Crabbie’s is synonymous with green ginger wine and alcoholic ginger beer, but its long and important whisky history is too often overlooked. Now, Halewood Artisanal Spirits is reviving the brand and working on ensuring its future is bright as its past.
When you think of the name Crabbie’s, I guarantee one drink springs to mind. Ginger beer, right? But the company behind the iconic green bottles, John Crabbie & Co, was once one of the most respected names in whisky.
A whisky giant
Beginning in the mid-19th century, for decades the brand was a key player in the former Scotch epicentre of Leith, which was home to around 90% of all maturing Scotch until the 1960s. But both Leith’s dominance and Crabbie’s contributions aren’t well-known. Even Kirstie McCallum, master distiller for Crabbie’s whisky, saying that she wasn’t that familiar with the brand’s history when she started back in January.

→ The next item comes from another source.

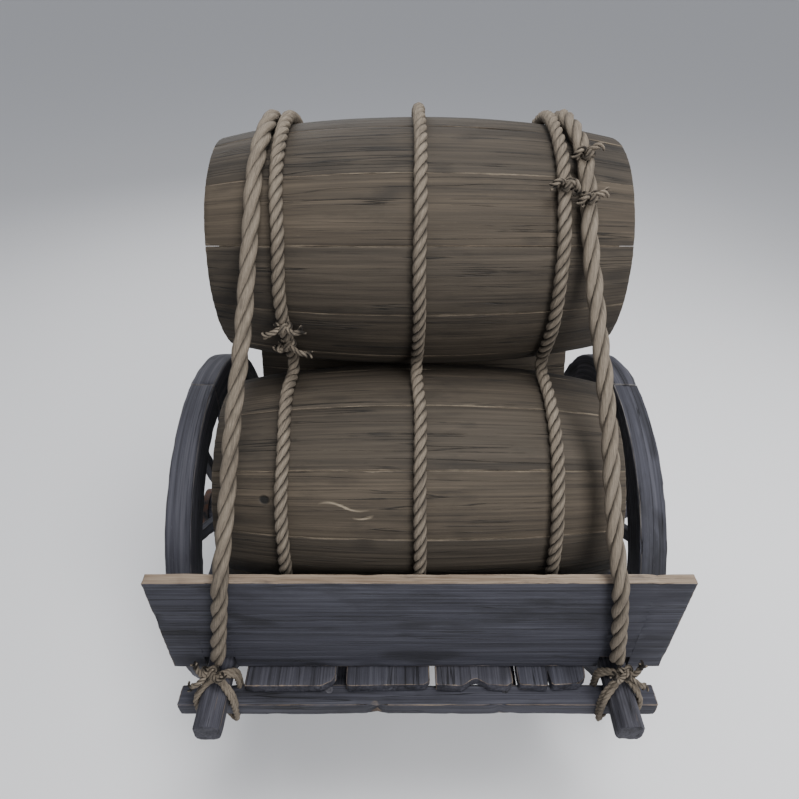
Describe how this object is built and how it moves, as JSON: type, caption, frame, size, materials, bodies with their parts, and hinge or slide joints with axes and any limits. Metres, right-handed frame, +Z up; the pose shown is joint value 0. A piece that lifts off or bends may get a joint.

Some put the origins of the brand as being 1801 when John’s father Miller Crabbie became a merchant in Edinburgh. But John Crabbie actually set up his own business dealing in alcoholic drinks around 1832, partnering with William Cree for a time until his death, and trading in malts from the likes of J Haig. In 1839, the first record of ‘Crabbie’s Green Ginger Wine‘ appears in a sale to MacDonald of Glenalbyn.
Around 1852, Crabbie acquired a former porter brewery on Great Junction Street in Leith, close to Yardheads distillery. Until 1884 it was the hub of Crabbie’s blending and bottling, where he traded with more than 70 whisky distilleries (records show during his life he worked with the likes of Bowmore, Jura, Glen Grant, Laphroaig, Talisker, Balmenach, Benrinnes, and more), as well as producing gin, fruit cordials, and his famous Ginger Wine.
Crabbie was an early adopter of the art of blending malt and grain whisky, acquiring Westfield distillery in Haddington, East Lothian in 1852 and using its Coffey still to produce grain whisky. When Westfield closed just a decade later, Crabbie wasn’t deterred and sought to break the near-monopoly The Distillers Company Ltd (DCL – essentially now Diageo) had on grain whisky. He co-founded and became the first chairman of North British Distillery, which still stands today.

A bottle of Green Ginger Wine dating back to the 1960s
Downfall to rebirth
John Crabbie died in 1891, by which time his business was exporting whisky to Europe, Africa, Asia, and the Americas. From there comes the part of the story that will be familiar to anyone who has read the history of a Scotch whisky brand. The changing of hands! Family involvement lasted until 1963 when DCL, having the last laugh, purchasing John Crabbie & Co. in 1963. Macdonald & Muir (later the Glenmorangie Company) then bought it in the ’80s, temporarily ending the Leith association by transferring production to its headquarters at Broxburn in West Lothian.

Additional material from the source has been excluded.